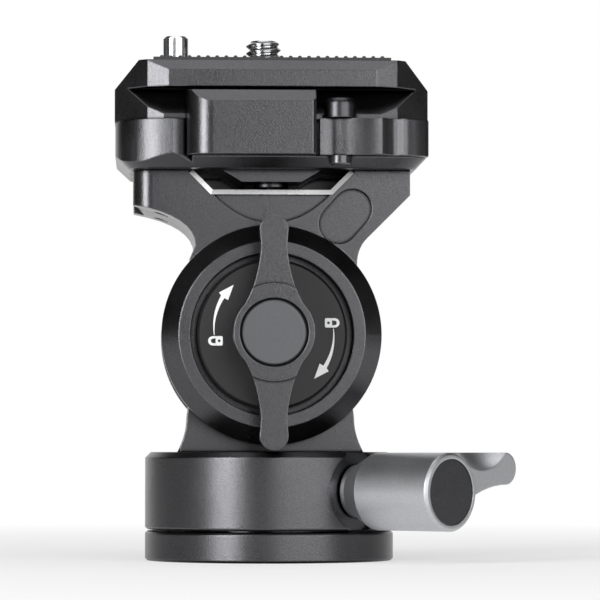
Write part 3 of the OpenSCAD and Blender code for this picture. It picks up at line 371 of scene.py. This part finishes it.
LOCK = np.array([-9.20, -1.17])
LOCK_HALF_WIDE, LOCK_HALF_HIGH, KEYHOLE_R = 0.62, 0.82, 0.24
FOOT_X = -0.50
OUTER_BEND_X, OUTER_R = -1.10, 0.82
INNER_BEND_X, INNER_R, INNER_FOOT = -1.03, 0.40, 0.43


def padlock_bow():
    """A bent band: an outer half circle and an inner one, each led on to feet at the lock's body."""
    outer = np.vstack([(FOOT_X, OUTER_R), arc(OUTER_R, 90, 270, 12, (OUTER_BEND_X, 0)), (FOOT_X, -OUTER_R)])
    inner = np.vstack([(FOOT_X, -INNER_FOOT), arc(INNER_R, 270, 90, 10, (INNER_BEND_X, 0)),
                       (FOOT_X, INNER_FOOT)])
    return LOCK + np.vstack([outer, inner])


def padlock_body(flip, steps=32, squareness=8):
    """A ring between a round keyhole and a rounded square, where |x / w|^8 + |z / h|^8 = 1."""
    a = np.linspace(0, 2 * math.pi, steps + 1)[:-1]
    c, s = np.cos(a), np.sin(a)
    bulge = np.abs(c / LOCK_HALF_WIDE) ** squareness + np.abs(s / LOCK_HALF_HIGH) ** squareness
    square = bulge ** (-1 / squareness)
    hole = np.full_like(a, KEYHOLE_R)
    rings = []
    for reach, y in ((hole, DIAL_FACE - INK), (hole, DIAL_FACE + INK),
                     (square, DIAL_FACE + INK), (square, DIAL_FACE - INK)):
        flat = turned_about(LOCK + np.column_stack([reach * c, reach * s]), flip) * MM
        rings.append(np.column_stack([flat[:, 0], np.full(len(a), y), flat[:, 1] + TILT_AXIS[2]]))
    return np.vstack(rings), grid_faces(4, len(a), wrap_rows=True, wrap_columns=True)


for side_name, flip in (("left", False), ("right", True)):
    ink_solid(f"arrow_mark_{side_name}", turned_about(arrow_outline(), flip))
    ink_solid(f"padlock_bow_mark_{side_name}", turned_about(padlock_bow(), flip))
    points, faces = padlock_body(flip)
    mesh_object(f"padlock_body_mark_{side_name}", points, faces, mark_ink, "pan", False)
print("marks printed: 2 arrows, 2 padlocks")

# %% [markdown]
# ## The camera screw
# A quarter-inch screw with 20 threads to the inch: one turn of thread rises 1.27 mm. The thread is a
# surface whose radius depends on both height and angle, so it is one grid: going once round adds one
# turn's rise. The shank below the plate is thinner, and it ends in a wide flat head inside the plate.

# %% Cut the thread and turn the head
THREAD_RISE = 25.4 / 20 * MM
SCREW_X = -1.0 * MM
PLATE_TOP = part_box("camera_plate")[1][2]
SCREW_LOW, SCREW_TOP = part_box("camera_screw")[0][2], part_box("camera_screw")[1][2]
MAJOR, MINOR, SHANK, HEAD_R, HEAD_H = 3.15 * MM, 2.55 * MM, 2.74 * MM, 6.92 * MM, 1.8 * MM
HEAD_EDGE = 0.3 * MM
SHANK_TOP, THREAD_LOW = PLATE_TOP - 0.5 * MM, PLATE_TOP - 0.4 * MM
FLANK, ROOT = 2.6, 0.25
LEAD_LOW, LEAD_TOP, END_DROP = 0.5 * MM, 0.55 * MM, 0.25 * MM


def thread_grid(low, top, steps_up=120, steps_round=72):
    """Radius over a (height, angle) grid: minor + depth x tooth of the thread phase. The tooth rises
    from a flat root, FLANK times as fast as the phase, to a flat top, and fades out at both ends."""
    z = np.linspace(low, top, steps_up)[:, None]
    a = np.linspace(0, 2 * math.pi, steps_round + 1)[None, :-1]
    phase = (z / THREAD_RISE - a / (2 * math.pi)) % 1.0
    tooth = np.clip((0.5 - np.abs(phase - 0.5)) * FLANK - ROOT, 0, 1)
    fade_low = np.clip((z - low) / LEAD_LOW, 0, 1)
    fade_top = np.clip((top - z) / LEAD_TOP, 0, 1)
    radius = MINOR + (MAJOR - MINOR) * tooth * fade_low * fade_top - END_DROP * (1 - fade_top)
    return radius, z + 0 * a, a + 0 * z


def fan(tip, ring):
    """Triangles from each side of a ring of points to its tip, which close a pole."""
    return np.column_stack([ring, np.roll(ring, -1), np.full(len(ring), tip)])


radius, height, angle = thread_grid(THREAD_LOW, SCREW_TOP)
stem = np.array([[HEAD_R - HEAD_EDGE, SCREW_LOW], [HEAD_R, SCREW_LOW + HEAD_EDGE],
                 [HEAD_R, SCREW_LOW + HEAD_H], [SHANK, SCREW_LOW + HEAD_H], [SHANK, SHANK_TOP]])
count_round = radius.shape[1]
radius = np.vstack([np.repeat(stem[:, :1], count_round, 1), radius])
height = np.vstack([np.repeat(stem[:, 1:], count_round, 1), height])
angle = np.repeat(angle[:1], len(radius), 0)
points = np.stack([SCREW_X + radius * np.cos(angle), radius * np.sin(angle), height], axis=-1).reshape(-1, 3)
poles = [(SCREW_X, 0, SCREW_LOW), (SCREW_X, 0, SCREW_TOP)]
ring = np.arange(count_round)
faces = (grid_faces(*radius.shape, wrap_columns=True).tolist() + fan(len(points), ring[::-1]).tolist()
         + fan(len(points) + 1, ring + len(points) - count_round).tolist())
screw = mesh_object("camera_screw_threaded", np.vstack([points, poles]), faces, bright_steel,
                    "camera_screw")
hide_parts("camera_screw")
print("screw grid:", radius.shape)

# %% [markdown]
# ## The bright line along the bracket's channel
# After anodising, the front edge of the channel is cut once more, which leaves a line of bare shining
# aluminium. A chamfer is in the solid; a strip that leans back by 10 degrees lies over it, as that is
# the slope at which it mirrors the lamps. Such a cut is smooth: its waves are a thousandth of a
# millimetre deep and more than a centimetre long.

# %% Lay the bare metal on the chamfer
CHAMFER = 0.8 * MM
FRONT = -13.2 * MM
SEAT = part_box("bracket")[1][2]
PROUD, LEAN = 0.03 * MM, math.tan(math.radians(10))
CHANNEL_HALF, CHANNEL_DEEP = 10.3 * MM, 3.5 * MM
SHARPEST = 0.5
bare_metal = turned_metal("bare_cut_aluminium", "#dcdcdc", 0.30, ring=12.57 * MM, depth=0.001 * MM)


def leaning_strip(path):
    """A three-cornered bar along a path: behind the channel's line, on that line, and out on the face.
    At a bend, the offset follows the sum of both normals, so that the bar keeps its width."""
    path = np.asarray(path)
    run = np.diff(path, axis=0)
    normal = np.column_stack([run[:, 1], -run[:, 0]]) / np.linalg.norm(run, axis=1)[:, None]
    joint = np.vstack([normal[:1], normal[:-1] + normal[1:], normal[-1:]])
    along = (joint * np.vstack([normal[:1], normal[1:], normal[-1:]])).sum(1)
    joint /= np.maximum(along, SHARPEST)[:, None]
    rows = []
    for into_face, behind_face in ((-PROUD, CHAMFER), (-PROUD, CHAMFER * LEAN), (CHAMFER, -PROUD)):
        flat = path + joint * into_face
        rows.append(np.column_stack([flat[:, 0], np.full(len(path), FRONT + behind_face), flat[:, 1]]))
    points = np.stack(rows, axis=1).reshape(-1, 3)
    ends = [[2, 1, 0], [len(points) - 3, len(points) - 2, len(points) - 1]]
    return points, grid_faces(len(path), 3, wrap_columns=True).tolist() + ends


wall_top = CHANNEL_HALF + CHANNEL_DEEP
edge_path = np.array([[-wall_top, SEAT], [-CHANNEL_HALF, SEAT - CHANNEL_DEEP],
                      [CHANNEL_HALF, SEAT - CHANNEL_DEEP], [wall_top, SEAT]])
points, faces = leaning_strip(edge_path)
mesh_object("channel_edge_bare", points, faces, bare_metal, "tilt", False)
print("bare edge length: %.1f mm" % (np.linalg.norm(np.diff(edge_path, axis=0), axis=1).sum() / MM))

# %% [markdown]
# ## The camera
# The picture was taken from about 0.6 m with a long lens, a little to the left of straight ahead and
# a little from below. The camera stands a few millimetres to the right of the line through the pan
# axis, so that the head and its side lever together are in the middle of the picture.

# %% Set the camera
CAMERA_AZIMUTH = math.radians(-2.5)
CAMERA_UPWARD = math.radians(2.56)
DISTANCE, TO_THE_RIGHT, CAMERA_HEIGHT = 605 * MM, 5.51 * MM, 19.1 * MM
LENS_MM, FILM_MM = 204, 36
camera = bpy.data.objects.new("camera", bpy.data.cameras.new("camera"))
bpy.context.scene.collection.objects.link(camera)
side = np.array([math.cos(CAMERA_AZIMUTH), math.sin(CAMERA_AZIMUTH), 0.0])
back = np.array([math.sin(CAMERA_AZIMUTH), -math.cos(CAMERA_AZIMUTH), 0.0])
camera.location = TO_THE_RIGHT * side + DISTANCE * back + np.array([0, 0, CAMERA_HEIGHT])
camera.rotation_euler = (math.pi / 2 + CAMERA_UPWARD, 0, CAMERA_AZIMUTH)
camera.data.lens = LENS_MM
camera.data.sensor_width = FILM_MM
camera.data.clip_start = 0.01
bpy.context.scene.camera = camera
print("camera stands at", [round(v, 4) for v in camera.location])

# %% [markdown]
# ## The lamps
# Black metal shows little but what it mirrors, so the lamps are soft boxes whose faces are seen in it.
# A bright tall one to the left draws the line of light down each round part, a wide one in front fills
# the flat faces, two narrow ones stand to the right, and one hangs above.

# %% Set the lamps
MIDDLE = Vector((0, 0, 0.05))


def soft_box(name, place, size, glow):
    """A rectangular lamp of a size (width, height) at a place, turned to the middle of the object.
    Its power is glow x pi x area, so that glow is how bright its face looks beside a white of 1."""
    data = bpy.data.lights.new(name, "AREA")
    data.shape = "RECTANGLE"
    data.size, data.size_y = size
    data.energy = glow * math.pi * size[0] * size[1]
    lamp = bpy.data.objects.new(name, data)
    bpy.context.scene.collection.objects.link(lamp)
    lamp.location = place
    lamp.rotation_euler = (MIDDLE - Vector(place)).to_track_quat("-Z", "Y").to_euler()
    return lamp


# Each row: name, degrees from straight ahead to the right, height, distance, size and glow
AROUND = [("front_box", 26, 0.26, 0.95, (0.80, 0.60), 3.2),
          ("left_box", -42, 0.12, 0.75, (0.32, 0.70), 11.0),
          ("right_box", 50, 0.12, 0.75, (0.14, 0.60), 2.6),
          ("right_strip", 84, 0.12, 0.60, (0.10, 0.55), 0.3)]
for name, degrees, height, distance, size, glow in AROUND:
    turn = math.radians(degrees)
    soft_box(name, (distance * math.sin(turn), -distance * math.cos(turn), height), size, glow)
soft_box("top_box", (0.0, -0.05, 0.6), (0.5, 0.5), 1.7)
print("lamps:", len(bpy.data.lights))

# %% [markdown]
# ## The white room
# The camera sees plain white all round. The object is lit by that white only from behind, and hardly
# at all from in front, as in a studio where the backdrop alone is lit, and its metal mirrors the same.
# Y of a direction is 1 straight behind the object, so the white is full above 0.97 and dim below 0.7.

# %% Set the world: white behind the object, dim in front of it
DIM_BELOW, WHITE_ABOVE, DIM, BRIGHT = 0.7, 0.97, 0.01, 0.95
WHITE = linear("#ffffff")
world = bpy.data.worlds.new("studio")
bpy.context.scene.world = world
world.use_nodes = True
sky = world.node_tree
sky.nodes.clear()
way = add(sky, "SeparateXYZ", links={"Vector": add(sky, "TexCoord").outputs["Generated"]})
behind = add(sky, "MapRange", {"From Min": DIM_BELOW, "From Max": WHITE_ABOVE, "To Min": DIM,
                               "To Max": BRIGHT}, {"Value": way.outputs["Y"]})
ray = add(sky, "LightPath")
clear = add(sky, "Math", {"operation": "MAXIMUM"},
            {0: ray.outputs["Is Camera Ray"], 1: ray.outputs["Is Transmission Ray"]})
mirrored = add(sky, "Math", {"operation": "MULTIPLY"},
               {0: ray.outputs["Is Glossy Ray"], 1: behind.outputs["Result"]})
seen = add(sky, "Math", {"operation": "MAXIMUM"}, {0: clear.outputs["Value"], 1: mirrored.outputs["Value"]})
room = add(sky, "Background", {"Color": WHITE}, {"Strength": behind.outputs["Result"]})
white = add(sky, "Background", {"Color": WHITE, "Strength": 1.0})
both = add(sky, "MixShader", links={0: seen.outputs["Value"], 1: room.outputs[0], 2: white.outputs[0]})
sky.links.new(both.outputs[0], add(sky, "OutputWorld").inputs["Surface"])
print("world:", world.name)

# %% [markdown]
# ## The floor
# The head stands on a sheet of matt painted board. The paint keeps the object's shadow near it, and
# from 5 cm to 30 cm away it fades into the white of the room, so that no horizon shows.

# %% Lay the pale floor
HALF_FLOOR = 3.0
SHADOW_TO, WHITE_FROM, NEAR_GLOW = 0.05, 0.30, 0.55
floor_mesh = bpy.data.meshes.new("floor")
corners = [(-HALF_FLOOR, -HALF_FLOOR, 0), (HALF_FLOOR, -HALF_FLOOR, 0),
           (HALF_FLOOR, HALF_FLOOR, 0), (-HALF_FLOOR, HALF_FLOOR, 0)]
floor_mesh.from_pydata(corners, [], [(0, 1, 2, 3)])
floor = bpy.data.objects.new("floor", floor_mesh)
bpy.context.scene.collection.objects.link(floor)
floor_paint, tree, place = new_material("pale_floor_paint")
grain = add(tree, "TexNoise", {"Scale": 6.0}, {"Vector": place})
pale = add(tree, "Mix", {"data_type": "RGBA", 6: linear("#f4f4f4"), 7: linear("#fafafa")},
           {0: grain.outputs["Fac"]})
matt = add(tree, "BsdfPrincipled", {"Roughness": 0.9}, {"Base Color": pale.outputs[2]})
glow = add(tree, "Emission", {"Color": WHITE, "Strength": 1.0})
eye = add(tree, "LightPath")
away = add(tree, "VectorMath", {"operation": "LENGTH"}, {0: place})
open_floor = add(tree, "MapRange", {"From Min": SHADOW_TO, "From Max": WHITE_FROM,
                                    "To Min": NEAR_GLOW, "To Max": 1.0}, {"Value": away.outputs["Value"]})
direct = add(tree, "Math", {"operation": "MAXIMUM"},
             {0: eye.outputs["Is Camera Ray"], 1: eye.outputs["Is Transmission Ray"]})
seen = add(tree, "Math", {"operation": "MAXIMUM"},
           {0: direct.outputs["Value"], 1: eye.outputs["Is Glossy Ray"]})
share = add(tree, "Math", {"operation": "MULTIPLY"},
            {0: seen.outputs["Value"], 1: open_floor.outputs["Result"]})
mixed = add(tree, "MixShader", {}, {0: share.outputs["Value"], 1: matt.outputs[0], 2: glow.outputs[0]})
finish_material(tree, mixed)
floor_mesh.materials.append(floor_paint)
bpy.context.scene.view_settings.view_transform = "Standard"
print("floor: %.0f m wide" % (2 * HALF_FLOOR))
▬▬▬▬▬▬▬▬▬▬
### Short exercise
Take the lines above from the first through the one containing "INNER_BEND_X, INNER_R, INNER_FOOT" and reproduce them exactly; include nothing else.

### Full answer
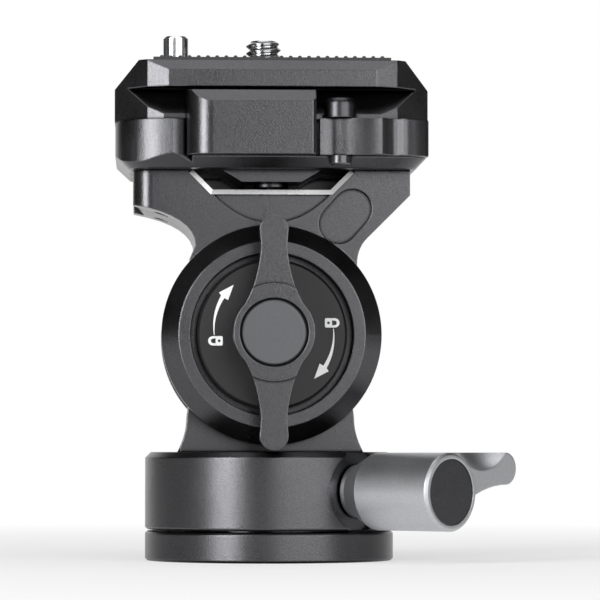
Write part 3 of the OpenSCAD and Blender code for this picture. It picks up at line 371 of scene.py. This part finishes it.
LOCK = np.array([-9.20, -1.17])
LOCK_HALF_WIDE, LOCK_HALF_HIGH, KEYHOLE_R = 0.62, 0.82, 0.24
FOOT_X = -0.50
OUTER_BEND_X, OUTER_R = -1.10, 0.82
INNER_BEND_X, INNER_R, INNER_FOOT = -1.03, 0.40, 0.43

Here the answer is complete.